自律神経失調症の治療の目的はこれらの自律神経系のバランスを整えることです。現在、自律神経失調症に対する決まった治療法や治療薬などはありません。
原因が精神的な問題であればカウンセリングが必要な場合もありますし、仕事の忙しさや生活習慣などに起因するものであればそれらを変える必要があります。
そして、低血圧や睡眠障害、胃腸の症状などの問題に対して内服治療が必要な場合は、昇圧薬や睡眠導入剤、胃腸薬などの必要な薬が処方されます。場合によっては自律神経そのものを整える薬が処方されることもあります。
CBDやCBDオイルの自律神経失調症への効果
CBDやCBDオイルは交感神経が優位な場合も副交感神経が優位な場合も、様々な症状の改善に効果が期待できます。
例えば、CBDやCBDオイルの身体をリラックスさせる作用は不安や抑うつなどの症状に効果があったり、血管を拡張して血圧を下げたり睡眠の質を改善したりします。

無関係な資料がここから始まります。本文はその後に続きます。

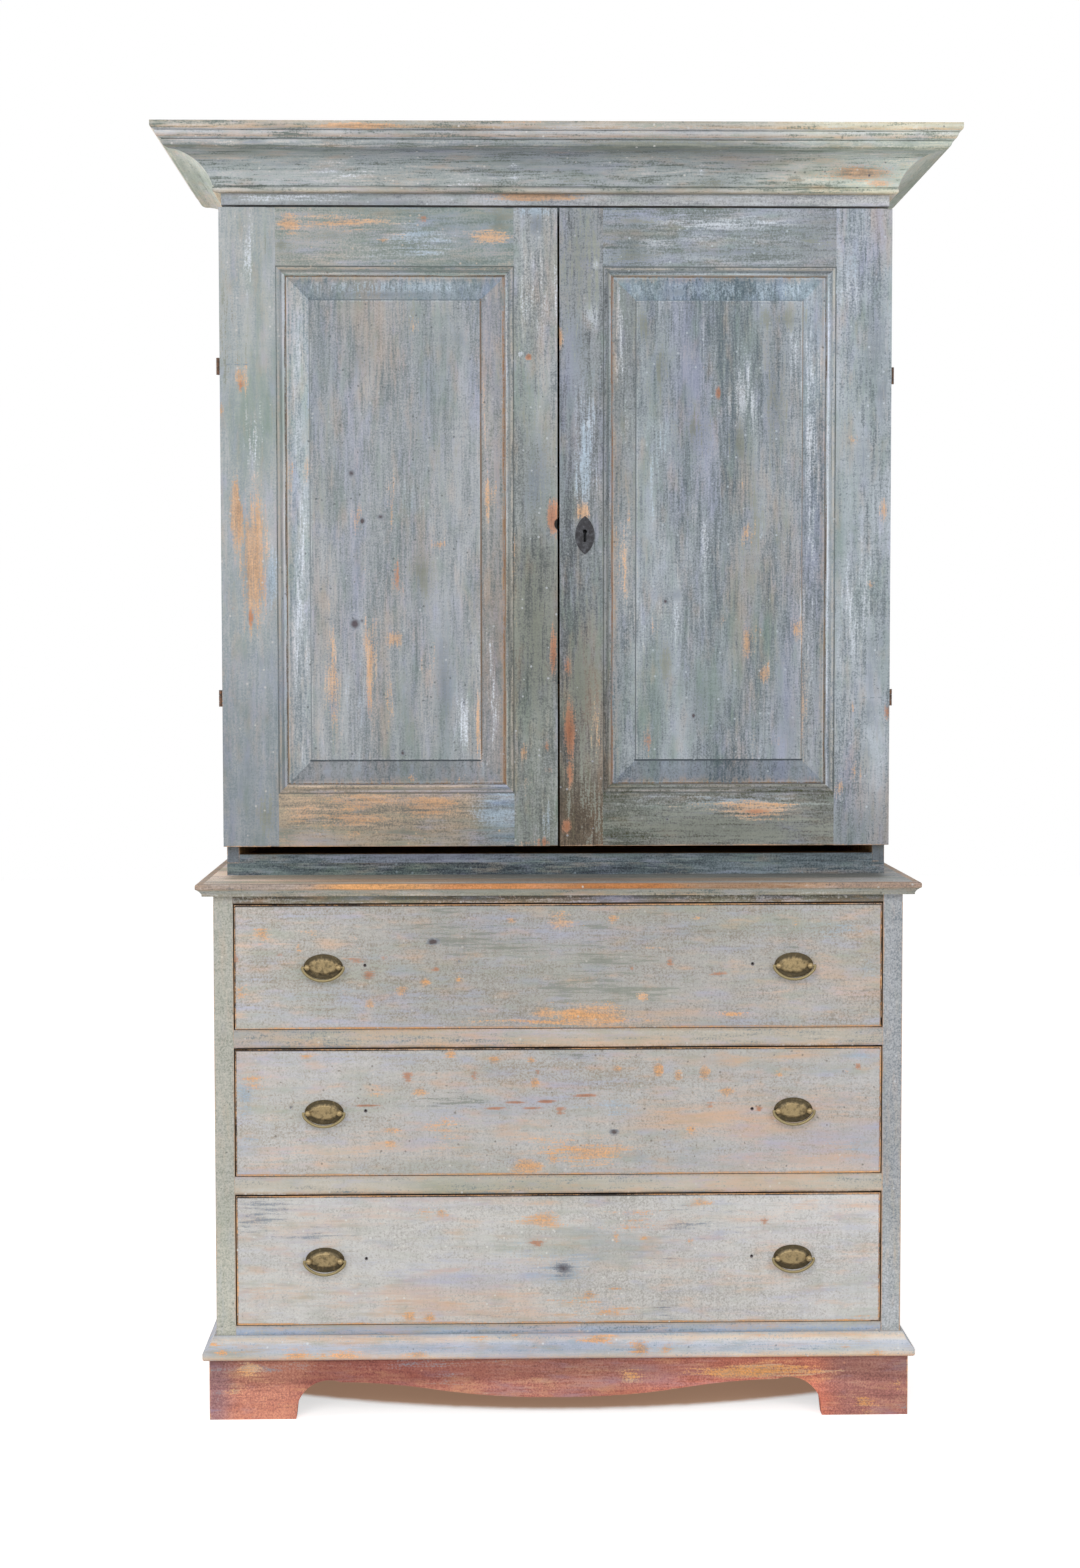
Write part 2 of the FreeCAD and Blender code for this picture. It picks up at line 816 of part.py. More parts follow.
def bolt_channel(plan):
    x_high = plan.x_high
    y_low = door_front_y + lock_bolt_front - bolt_clearance
    z_middle = door_bottom_z + lock_rise
    reach = lock_bolt_height / 2 + bolt_clearance
    return box(x_high - lock_bolt_setback - lock_bolt_length - bolt_clearance, x_high,
               y_low, y_low + lock_bolt_thickness + 2 * bolt_clearance,
               z_middle - reach, z_middle + reach)


def keyhole(plan, y_low, y_high):
    x = plan.x_high - key_backset
    z = door_bottom_z + keyhole_rise
    half = keyhole_slot_width / 2
    eye = rod(keyhole_radius, V(x, y_low, z), V(0, y_high - y_low, 0))
    slot = box(x - half, x + half, y_low, y_high, z - keyhole_slot_length, z)
    return joined([eye, slot])


def lock_cuts(plan):
    return [lock_case_box(plan), keyhole(plan, door_front_y, door_back_y - lock_case_thickness)]


def lock_case(plan):
    case_front = door_back_y - lock_case_thickness
    return cut_away(lock_case_box(plan),
                    [bolt_channel(plan), keyhole(plan, case_front, case_front + keyhole_case_depth)])


def lens_prism(x, z, half_width, half_height, y_low, y_high):
    """A pointed oval plate between two arcs."""
    foot = V(x, y_low, z - half_height)
    tip = V(x, y_low, z + half_height)
    edges = [Part.Arc(foot, V(x + half_width, y_low, z), tip).toShape(),
             Part.Arc(tip, V(x - half_width, y_low, z), foot).toShape()]
    return Part.Face(Part.Wire(edges)).extrude(V(0, y_high - y_low, 0))


def escutcheon(plan):
    x = plan.x_high - key_backset
    z = door_bottom_z + escutcheon_rise
    front = door_front_y - escutcheon_thickness
    plate = lens_prism(x, z, escutcheon_width / 2, escutcheon_height / 2, front, door_front_y)
    shrink = escutcheon_edge_width
    relief = lens_prism(x, z, escutcheon_width / 2 - shrink, escutcheon_height / 2 - 2 * shrink,
                        front, front + escutcheon_relief)
    return cut_away(plate, [relief, keyhole(plan, front, door_front_y)])


def strike_cuts(plan):
    """Mortise for the lock bolt in the left door's meeting edge, and the chip worn beside it."""
    z = door_bottom_z + lock_rise
    y_low = door_front_y + lock_bolt_front - strike_clearance
    reach = lock_bolt_height / 2 + strike_clearance
    mortise = box(plan.x_high - strike_depth, plan.x_high, y_low,
                  y_low + lock_bolt_thickness + 2 * strike_clearance, z - reach, z + reach)
    chip_centre = V(plan.x_high + chip_centre_out, door_front_y - chip_centre_forward, z)
    chip = Part.makeSphere(chip_radius, chip_centre)
    return [mortise, chip]


# Slide bolt on the back of the left door

def slide_bolt_middle(plan):
    """Middle of the bolt across the door, and its near face behind the door."""
    return plan.x_high - slide_bolt_inset, door_back_y + slide_plate_thickness + bolt_clearance


def slide_bolt(plan):
    x, y = slide_bolt_middle(plan)
    half = slide_bolt_size / 2
    top = case_rail_bottom_z - slide_bolt_top_drop
    bar = box(x - half, x + half, y, y + slide_bolt_size, top - slide_bolt_length, top)
    knob_z = top - slide_bolt_length + slide_knob_rise
    knob = rod(slide_knob_radius, V(x, y + slide_bolt_size, knob_z), V(0, slide_knob_length, 0))
    return joined([bar, knob])


def slide_plate(plan):
    """Back plate with the two keepers that the bolt slides in."""
    x, y = slide_bolt_middle(plan)
    top = case_rail_bottom_z - slide_plate_drop
    bottom = top - slide_plate_height
    pieces = [box(x - slide_plate_width / 2, x + slide_plate_width / 2, door_back_y,
                  door_back_y + slide_plate_thickness, bottom, top)]
    inner = slide_bolt_size / 2 + bolt_clearance
    y_inner = y + slide_bolt_size + bolt_clearance
    channel = box(x - inner, x + inner, door_back_y + slide_plate_thickness, y_inner, bottom, top)
    for low in (bottom + keeper_inset, top - keeper_inset - keeper_height):
        block = box(x - inner - keeper_wall, x + inner + keeper_wall, door_back_y + slide_plate_thickness,
                    y_inner + keeper_wall, low, low + keeper_height)
        pieces.append(block.cut(channel))
    return joined(pieces)


# Drawers

def tails(x_low, x_high, root_y, tip_y, z_low, z_high):
    """Dovetails spread over a board's height, narrow at the root and wide at the tip."""
    pitch = (z_high - z_low) / dovetail_count
    half = pitch * dovetail_width_share / 2
    shapes = []
    for number in range(dovetail_count):
        middle = z_low + (number + 0.5) * pitch
        corners = [(root_y, middle - half), (tip_y, middle - half - dovetail_flare),
                   (tip_y, middle + half + dovetail_flare), (root_y, middle + half)]
        shapes.append(polygon_prism(corners, lambda y, z: V(x_low, y, z), V(x_high - x_low, 0, 0)))
    return shapes


class DrawerPlan:
    """Places of one drawer's parts that follow from its opening."""

    def __init__(self, name):
        opening_low = opening_bottoms[name]
        opening_high = opening_low + drawer_opening_heights[name]
        self.half = chest_inner - drawer_side_gap
        self.inner = self.half - drawer_side_thickness
        self.front_z_low = opening_low + drawer_bottom_gap
        self.front_z_high = opening_high - drawer_top_gap
        self.z_low = opening_low + runner_gap
        self.z_high = opening_high - drawer_side_top_clearance
        self.pull_z = (opening_low + opening_high) / 2
        self.y_front = chest_front_y
        self.y_face_back = chest_front_y + drawer_front_thickness
        self.y_end = chest_front_y + drawer_length
        self.y_back_inner = self.y_end - drawer_side_thickness
        self.bottom_low = self.z_low + drawer_bottom_rise
        self.bottom_high = self.bottom_low + drawer_bottom_thickness
        self.back_z_high = self.z_high - drawer_back_drop

    def front_tails(self):
        return tails(self.inner, self.half, self.y_face_back, self.y_front + dovetail_lap,
                     self.bottom_high, self.z_high)

    def back_tails(self):
        return tails(self.inner, self.half, self.y_back_inner, self.y_end, self.bottom_high, self.back_z_high)


def drawer_bottom(plan):
    half = plan.inner + drawer_groove_depth
    return box(-half, half, plan.y_face_back - drawer_groove_depth, plan.y_end,
               plan.bottom_low, plan.bottom_high)


def drawer_box(plan):
    """Two sides and the back, dovetailed."""
    side = box(plan.inner, plan.half, plan.y_face_back, plan.y_back_inner, plan.z_low, plan.z_high)
    low_end = box(plan.inner, plan.half, plan.y_back_inner, plan.y_end, plan.z_low, plan.bottom_high)
    right = joined([side, low_end] + plan.front_tails() + plan.back_tails()).cut(drawer_bottom(plan))
    back = box(-plan.half, plan.half, plan.y_back_inner, plan.y_end, plan.bottom_high, plan.back_z_high)
    back = cut_away(back, plan.back_tails() + all_mirrored(plan.back_tails()))
    return [mirrored(right), right, back]


def drawer_front(plan):
    board = box(-plan.half, plan.half, plan.y_front, plan.y_face_back, plan.front_z_low, plan.front_z_high)
    tools = plan.front_tails() + all_mirrored(plan.front_tails()) + [drawer_bottom(plan)]
    for side in (-1, 1):
        tools += post_stems(plan, side)
        hole_x = side * old_hole_half_spacing
        tools.append(rod(old_hole_radius, V(hole_x, plan.y_front, plan.pull_z + old_hole_rise),
                         V(0, old_hole_depth, 0)))
    return cut_away(board, tools)


# Bail handles

def pull_x(side):
    return side * pull_half_spacing


def post_places(side):
    return [pull_x(side) - post_half_spacing, pull_x(side) + post_half_spacing]


def post_stems(plan, side):
    """The round stems that pass through plate and drawer front."""
    length = post_reach + drawer_front_thickness + nut_thickness
    return [rod(post_radius, V(x, plan.y_front - post_reach, plan.pull_z), V(0, length, 0))
            for x in post_places(side)]


def oval(x, y, z, half_width, half_height):
    ellipse = Part.Ellipse(V(x + half_width, y, z), V(x, y, z + half_height), V(x, y, z))
    return Part.Wire([ellipse.toShape()])


def pull_plate(plan, side):
    """A stamped oval back plate with a raised middle."""
    x = pull_x(side)
    rim = Part.Face(oval(x, plan.y_front, plan.pull_z, plate_half_width, plate_half_height))
    rim = rim.extrude(V(0, -plate_thickness, 0))
    boss_width = plate_half_width - plate_boss_margin
    boss_height = plate_half_height - plate_boss_margin
    boss = Part.makeLoft(
        [oval(x, plan.y_front - plate_thickness, plan.pull_z, boss_width, boss_height),
         oval(x, plan.y_front - plate_thickness - plate_boss_rise, plan.pull_z,
              boss_width - plate_boss_slope, boss_height - plate_boss_slope)], True)
    return joined([rim, boss])


def pull_posts(plan, side):
    """Posts with round heads bored for the bail's tips."""
    posts = []
    y = plan.y_front - post_reach
    for x, stem, outward in zip(post_places(side), post_stems(plan, side), (-1, 1)):
        middle = V(x, y, plan.pull_z)
        head = Part.makeSphere(post_head_radius, middle)
        bore = rod(bail_tip_radius + bail_running_gap, middle, V(outward * post_head_radius, 0, 0))
        posts.append(joined([stem, head]).cut(bore))
    return posts


def pulls(plan):
    """Plates, posts and nuts of both handles of a drawer."""
    pieces = []
    nut_y = plan.y_face_back
    for side in (-1, 1):
        stems = post_stems(plan, side)
        posts = pull_posts(plan, side)
        pieces.append(cut_away(pull_plate(plan, side), posts))
        pieces += posts
        for x, stem in zip(post_places(side), stems):
            pieces.append(rod(nut_radius, V(x, nut_y, plan.pull_z), V(0, nut_thickness, 0)).cut(stem))
    return pieces


def bail(plan, side):
    """A bent wire handle hanging from its two posts: two corner arcs and one wide arc."""
    x = pull_x(side)
    y = plan.y_front - post_reach
    z = plan.pull_z
    corner_x = bail_half_width - bail_corner_radius
    spare = bail_drop - bail_corner_radius
    wide_centre = (corner_x ** 2 - spare ** 2) / (2 * spare)
    wide_radius = bail_drop + wide_centre
    turn = math.atan2(wide_centre, corner_x)

    def corner_point(direction, angle):
        return V(x + direction * (corner_x + bail_corner_radius * math.cos(angle)), y,
                 z - bail_corner_radius * math.sin(angle))

    start = corner_point(1, 0)
    join_right = corner_point(1, turn)
    join_left = corner_point(-1, turn)
    end = corner_point(-1, 0)
    bottom = V(x, y, z + wide_centre - wide_radius)
    path = Part.Wire([Part.Arc(start, corner_point(1, turn / 2), join_right).toShape(),
                      Part.Arc(join_right, bottom, join_left).toShape(),
                      Part.Arc(join_left, corner_point(-1, turn / 2), end).toShape()])
    circle = Part.Wire([Part.makeCircle(bail_wire_radius, start, V(0, 0, 1))])
    wire = path.makePipeShell([circle], True, False)
    pieces = [wire]
    for direction, place in ((1, start), (-1, end)):
        pieces.append(Part.makeSphere(bail_wire_radius, place))
        pieces.append(rod(bail_tip_radius, place, V(-direction * bail_tip_length, 0, 0)))
    return joined(pieces)


def build():
    """Every sub-part by name, each a list of separate solids."""
    base_left, base_right = base_sides()
    upper_left, upper_right = upper_sides()
    cornice_pieces = cornice()
    parts = {
        "base_side_left": [base_left],
        "base_side_right": [base_right],
        "base_top_board": [top_board()],
        "base_top_moulding": top_moulding(),
        "drawer_rails": drawer_rails() + drawer_stops(),
        "drawer_runners": drawer_runners(),
        "base_bottom_board": [bottom_board()],
        "base_back_boards": back_boards(chest_inner + back_rebate_width, plinth_height, chest_top_z),
        "base_moulding": base_moulding(),
        "plinth_front": [plinth_front()],
        "plinth_boards": plinth_boards(),
        "plinth_corner_blocks": corner_blocks(),
        "cornice_blocks": cornice_blocks(),
        "upper_side_left": [upper_left],
        "upper_side_right": [upper_right],
        "upper_top_board": [box(-case_half, case_half, case_front_y, back_y, case_ceiling_z, case_top_z)],
        "upper_bottom_board": [box(-case_half, case_half, case_front_y, back_y, waist_z, case_floor_z)],
        "sill_strip": [sill()],
        "upper_back_boards": back_boards(case_inner + back_rebate_width, case_floor_z, case_ceiling_z),
        "upper_front_rail": [upper_rail()],
        "frieze_board": [frieze()],
        "cornice_front": cornice_pieces[:1],
        "cornice_returns": cornice_pieces[1:],
        "shelves": shelves(),
        "case_hinge_leaves": case_hinges(),
        "left_door_hinge_leaves": door_hinges("left"),
        "left_door_bolt_plate": [slide_plate(left_plan)],
        "left_door_bolt": [slide_bolt(left_plan)],
        "right_door_hinge_leaves": all_mirrored(door_hinges("right")),
        "lock_case": [mirrored(lock_case(right_plan))],
        "lock_bolt": [mirrored(lock_bolt(right_plan))],
        "escutcheon": [mirrored(escutcheon(right_plan))],
    }
    for plan in (left_plan, right_plan):
        frame = {
            "hinge_stile": hinge_stile(plan),
            "meeting_stile": meeting_stile(plan),
            "top_rail": door_rail(plan, "top"),
            "bottom_rail": door_rail(plan, "bottom"),
            "panel": door_panel(plan),
        }
        for name, shape in frame.items():
            placed = shape if plan.side == "left" else mirrored(shape)
            parts[plan.side + "_door_" + name] = [placed]
    for name in drawer_names:
        plan = DrawerPlan(name)
        parts[name + "_drawer_front"] = [drawer_front(plan)]
        parts[name + "_drawer_box"] = drawer_box(plan)
        parts[name + "_drawer_bottom"] = [drawer_bottom(plan)]
        parts[name + "_drawer_pull_plates"] = pulls(plan)
        parts[name + "_drawer_left_bail"] = [bail(plan, -1)]
        parts[name + "_drawer_right_bail"] = [bail(plan, 1)]
    return parts


os.makedirs("parts", exist_ok=True)
for part_name, solids in build().items():
    shape = solids[0] if len(solids) == 1 else Part.makeCompound(solids)
    shape.exportStep("parts/" + part_name + ".step")
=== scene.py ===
import math

import bmesh
import bpy
from mathutils import Matrix, Vector, noise


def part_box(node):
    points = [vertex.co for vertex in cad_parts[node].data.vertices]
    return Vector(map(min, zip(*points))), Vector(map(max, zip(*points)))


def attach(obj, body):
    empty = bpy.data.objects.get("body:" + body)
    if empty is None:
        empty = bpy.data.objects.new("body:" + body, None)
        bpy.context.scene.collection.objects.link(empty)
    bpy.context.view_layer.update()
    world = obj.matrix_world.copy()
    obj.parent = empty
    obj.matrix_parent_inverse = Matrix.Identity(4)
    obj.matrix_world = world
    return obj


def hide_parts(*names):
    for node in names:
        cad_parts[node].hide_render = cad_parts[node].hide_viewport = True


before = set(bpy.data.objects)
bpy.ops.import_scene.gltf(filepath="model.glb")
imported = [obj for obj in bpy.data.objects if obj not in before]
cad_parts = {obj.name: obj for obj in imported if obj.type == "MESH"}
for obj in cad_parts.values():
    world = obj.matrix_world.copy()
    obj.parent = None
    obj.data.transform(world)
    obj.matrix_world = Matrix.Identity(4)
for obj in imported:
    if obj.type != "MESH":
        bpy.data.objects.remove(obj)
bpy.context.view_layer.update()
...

また、心身がリラックスすることは消化器症状の改善も期待できます。そして、鎮痛効果があるため、頭痛や手足の痛みなどを軽減することもできるでしょう。
さらに、CBDは過剰に活性化する免疫をコントロールできるため、副交感神経が優位になった場合のアレルギー症状を軽減することにも繋がるでしょう。
CBDやCBDオイルはアレルギー反応を引き起こす?それとも緩和する?
CBDやCBDオイルは自律神経失調症の治療薬になり得る?使用する際の注意点も紹介!
CBDやCBDオイルは重篤な副作用がなく幅広い効果があるため、自律神経失調症の症状があり他に疾患などがない場合は試してみる価値はあると言えるでしょう。
CBDやCBDオイルは自律神経失調症の様々な症状を改善することは期待できますが、CBDが自律神経バランスそのものを正常化できるかどうかは今後さらなる研究が必要です。
そもそも自律神経失調症の治療において薬はあくまで補佐であり、生活習慣の見直しが欠かせません。CBDやCBDオイルに頼るだけでなく、食事や運動習慣、活動と休息のバランスなどを見直してみましょう。
そして、CBDやCBDオイルを摂取したり生活を改善しても血圧の異常値や胃腸障害などが持続する場合は自律神経失調症以外の疾患がある可能性もあります。
自己判断で自律神経失調症と決めつけず、必ず医師の診察を受けるようにしてください。
また、CBDやCBDオイルは他の薬との飲み合わせに気をつける必要があるため、持病がある場合や内服などをしている場合は、CBDやCBDオイルの使用を開始する前に必ず医師や薬剤師に相談するようにしてください。